Wednesday, September 05, 2007

Tiki the Beeyotch

Tiki Barber in his soon-to-hit-the-stands autobiography reportedly blames Tom Coughlin for his recent retirement.

According to multiple sources, Barber wrote, "If Tom Coughlin had not remained as head coach of the New York Giants, I might still be in a Giants uniform, (Coughlin) robbed me of what had been the most important thing I had in my life, which was the joy I felt playing football. I had lost that. He had taken it away."

He also claims that the Giants shorted him $10 million in what he was worth as a top flight running back.

Let's start with the money - as a player, if you don't like what they're offering you, then don't sign the contract. Nobody held a gun to your head and made you sign. Don't use the franchise tag as an excuse either. If you're getting franchised, you're still getting the money. So stop whining about money.

Now, let's deal with the Coughlin thing. Don't pin this on him. He saved your career.

In 2003 Barber was 4th overall amongst running backs with six fumbles lost, and near the bottom of the league in fumbles total with nine. It was his fourth straight season with at least eight, and the third of four seasons with nine. There were whispers that the Giants were frustrated with his propensity to put the ball on the ground. Scouts talked about him as a third-down back and wrote pieces that attributed his fumble-itis to the fact that he just wasn't built to be an every-down back.

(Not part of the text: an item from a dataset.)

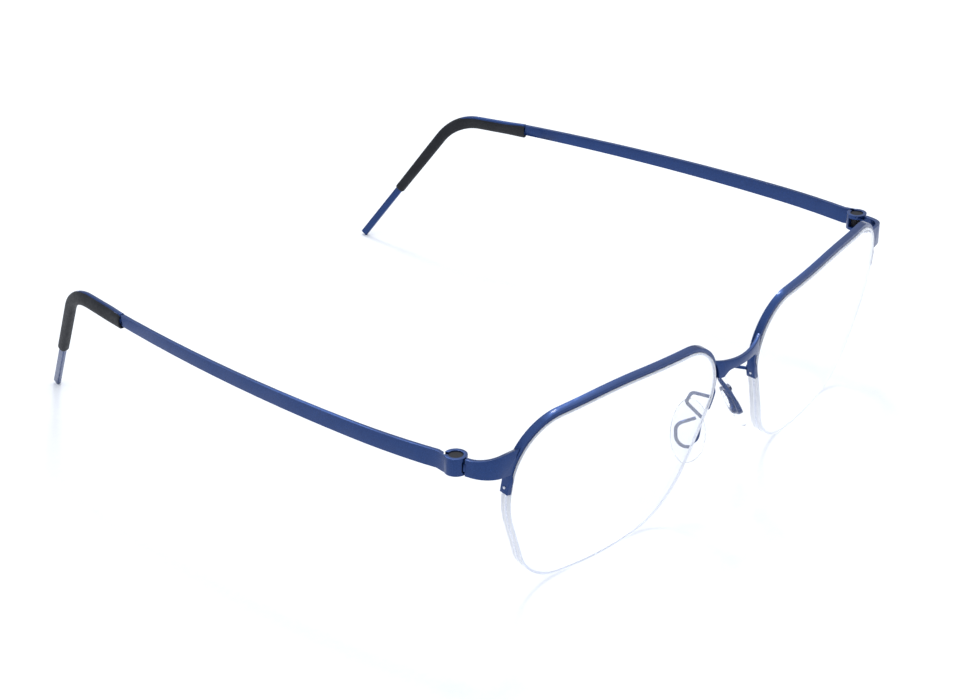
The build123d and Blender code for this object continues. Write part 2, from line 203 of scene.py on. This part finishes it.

It was believed that Barber, in spite of his great yardage, was likely to end up on some other team's roster as a change of pace back.

Not the most lucrative of positions - certainly not compared to starter's money.

Coughlin came in and fixed him. The coach changed the way Barber carried the ball. In the three subsequent seasons Barber fumbled the ball a total of eight times. Coughlin made Barber one of the premier backs in the league.

For that, he gets an ungrateful pissant retiree who is engaging in revisionist history to make himself feel better about retiring early.

If he can't separate facts from the fictions in his mind, I'd really prefer it if Barber just went quietly away...although, at this point I would settle for him just going away.